Yes. So? After sll, that's an effect of what the author of the document wanted. Why not trust her/him?
Comment 6 Ian 'Hixie' Hickson 2010-10-11 22:12:27 UTC
EDITOR'S RESPONSE: This is an Editor's Response to your comment. If you are satisfied with this response, please change the state of this bug to CLOSED. If you have additional information and would like the editor to reconsider, please reopen this bug. If you would like to escalate the issue to the full HTML Working Group, please add the TrackerRequest keyword to this bug, and suggest title and text for the tracker issue; or you may create a tracker issue yourself, if you are able to do so. For more details, see this document:
   http://dev.w3.org/html5/decision-policy/decision-policy.html

Status: Accepted
Change Description: see diff given below
Rationale: This was already implicitly supported, but I've added a note and some more text to make it clearer that the spec is not trying to contradict those other RFCs.

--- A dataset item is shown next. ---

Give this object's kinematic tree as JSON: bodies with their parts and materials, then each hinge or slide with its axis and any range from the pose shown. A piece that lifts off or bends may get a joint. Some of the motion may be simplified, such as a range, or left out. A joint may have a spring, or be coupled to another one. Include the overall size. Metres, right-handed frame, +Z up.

> I'm very surprised that anybody is interested in the DOM generated for text/plain

This actually turns out to be surprisingly common (enough that UAs have to be interoperable on the handling of short text files in iframes). I highly recommend working as QA for a browser vendor for a couple of years, it is quite enlightening. :-)
Comment 7 contributor 2010-10-11 22:12:48 UTC
Checked in as WHATWG revision r5598.
Check-in comment: Mention Format=Flowed explicitly.
http://html5.org/tools/web-apps-tracker?from=5597&to=5598
Comment 8 Julian Reschke 2010-10-12 09:41:50 UTC
Thanks for adding the consideration for "flowed".

That being said; I'm still not convinced that specifying the DOM at this level of detail even for future variants of text/plain makes sense. If an author augments the type information like that, he/she clearly *want* different processing, and are very unlikely to care about a modified DOM.

Also, making this a CSS issue is a nice idea; I wonder whether you talked to any of the implementers whether they're willing to do that?